La Constitución de las naciones es el contrato social que la sociedad acuerda, por mayoría, para convivir, respetando los derechos humanos e individuales de las minorías.
Expertos, historiadores y tanques de pensamiento serios afirman que las constituciones cortas son mejores que las largas, que a mayor longitud mayores niveles de corrupción y menor ingreso per cápita; y que, cuanto más pretendan regular la vida de las personas, más frágil, costosa y conflictiva será la vida en sociedad.
Es cierto que las Constituciones siempre son mejorables, y en especial, en las naciones que dieron vida a las suyas en medio de complejas transiciones hacia la democracia; pero también es cierto que los procesos constituyentes deben servir para construir, para unir y para acercar a los ciudadanos, no para segregarlos y dividirlos en bandos étnicos, sociales o ideológicos; o en facciones o camarillas con privilegios que se aprovechan de los defectos provocados en su ley fundamental a causa de reivindicaciones mal entendidas, y a causa de la indiferencia o la ignorancia ciudadana.
Las leyes deben ser abstractas, generales e iguales para todos. No pueden ser producto de los desvíos, traumas o complejos de ninguno. Ahí están las dictaduras y los países fracasados como testimonio cuando las leyes son cualquier cosa menos eso.

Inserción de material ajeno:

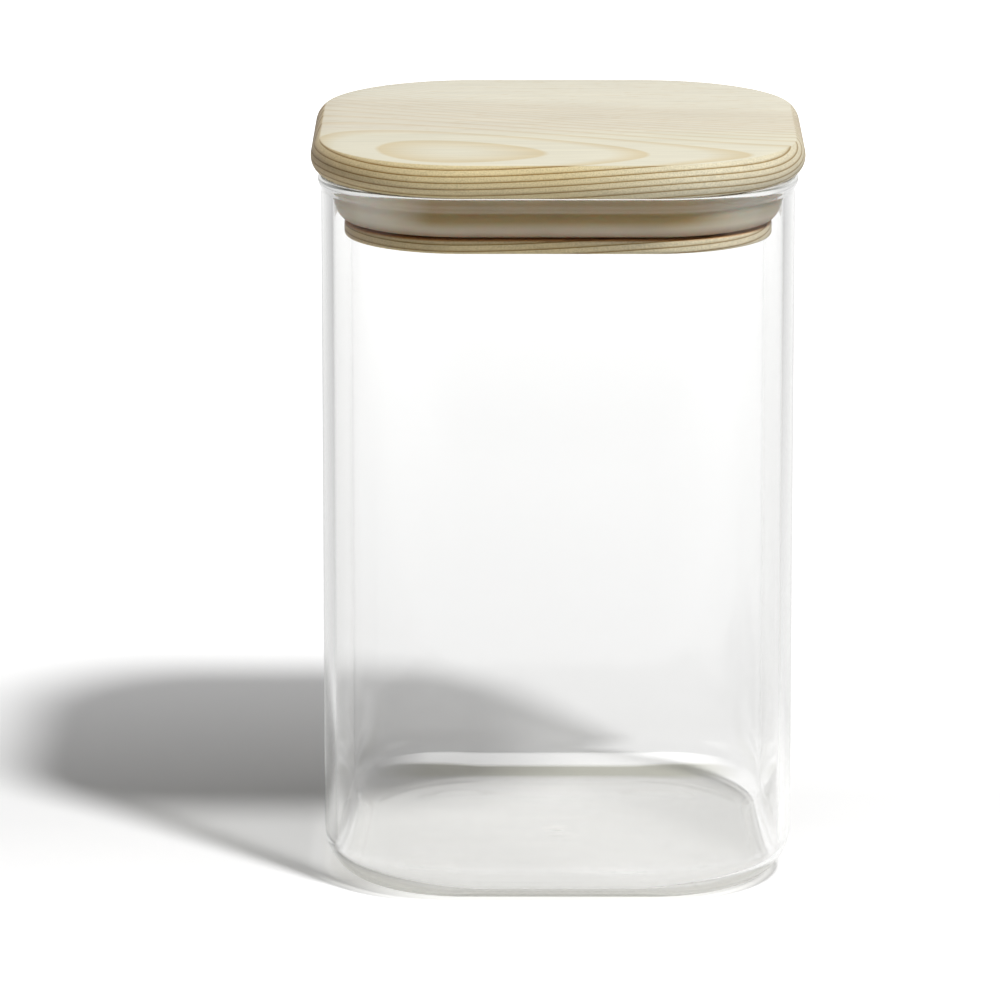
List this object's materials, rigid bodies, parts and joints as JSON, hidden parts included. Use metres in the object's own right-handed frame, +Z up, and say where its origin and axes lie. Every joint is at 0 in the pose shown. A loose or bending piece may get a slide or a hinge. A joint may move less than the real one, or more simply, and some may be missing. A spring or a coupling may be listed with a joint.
{
  "type": "glass storage jar",
  "caption": "Square glass storage jar with rounded corners, closed by a thick pine lid whose grooved plug carries a flared silicone seal.",
  "frame": {"origin": "centre of the foot ring, on the surface that the jar stands on", "axes": "+Z up through the mouth and lid, +X and +Y square to the flat sides, front side facing -Y"},
  "size_m": [0.1042, 0.1042, 0.1595],
  "materials": {
    "glass": "clear, colourless, fire-polished",
    "pine": "fine-sanded, pale, matt oil",
    "silicone": "translucent, soft matt"
  },
  "bodies": {
    "jar": {"glass_jar": "glass"},
    "lid": {"lid": "pine", "seal": "silicone"}
  },
  "joints": [
    {"name": "lid_lift", "type": "slide", "parent": "jar", "child": "lid", "axis": [0, 0, 1], "range_m": [0, 0.12]}
  ]
}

Chile, el país más desarrollado de América Latina; la nación con mejores índices de desarrollo humano y mejores oportunidades, en lugar de seguir luchando para alcanzar pleno bienestar, se cansó, y se podría suicidar si el 4 de septiembre aprueba la constitución propuesta por una minoría de distraídos.
La propuesta constitucional chilena tiene los elementos suficientes para destruir la nación que fue referente y faro de luz como modelo de desarrollo para América Latina.
Da la impresión de que amplios sectores de su sociedad se contagiaron de ese virus moderno que pega a la gente que quiere trabajar poco, ganar mucho, y si es posible, que todo sea gratis. Y que, además, les gusta que los traten como niños tontos o como súbditos.
Las buenas intenciones son buenas, aunque a veces conduzcan al infierno, como puede ser el caso de Chile si aprueba la utopía propuesta y la convierte en el contrato fundamental del colectivo.
Medios de comunicación, líderes y estadistas serios del mundo, incluso del centro izquierda, opinan que la propuesta constitucional chilena es fiscalmente irresponsable, socialmente inviable, no interpreta los deseos de la mayoría, destruirá el milagro económico chileno; y rematan diciendo que más parece la Constitución del rencor y la revancha.
La Carta Magna propuesta para Chile es un atentado contra Chile y los chilenos. No promueve ni defiende sus derechos y libertades. Los condena al conflicto y al subdesarrollo.
Demasiados pueblos de América Latina ponen excesiva fe en el papel y se encandilan con palabras campanudas como revolución, pueblo, cambio y dignidad, aunque no se traduzcan en beneficios ni desarrollo para la gente.
Están siempre prestos, como dijo el poeta, a sacrificar al mundo para pulir un verso; pero olvidamos que no solo de poesía viven los pueblos.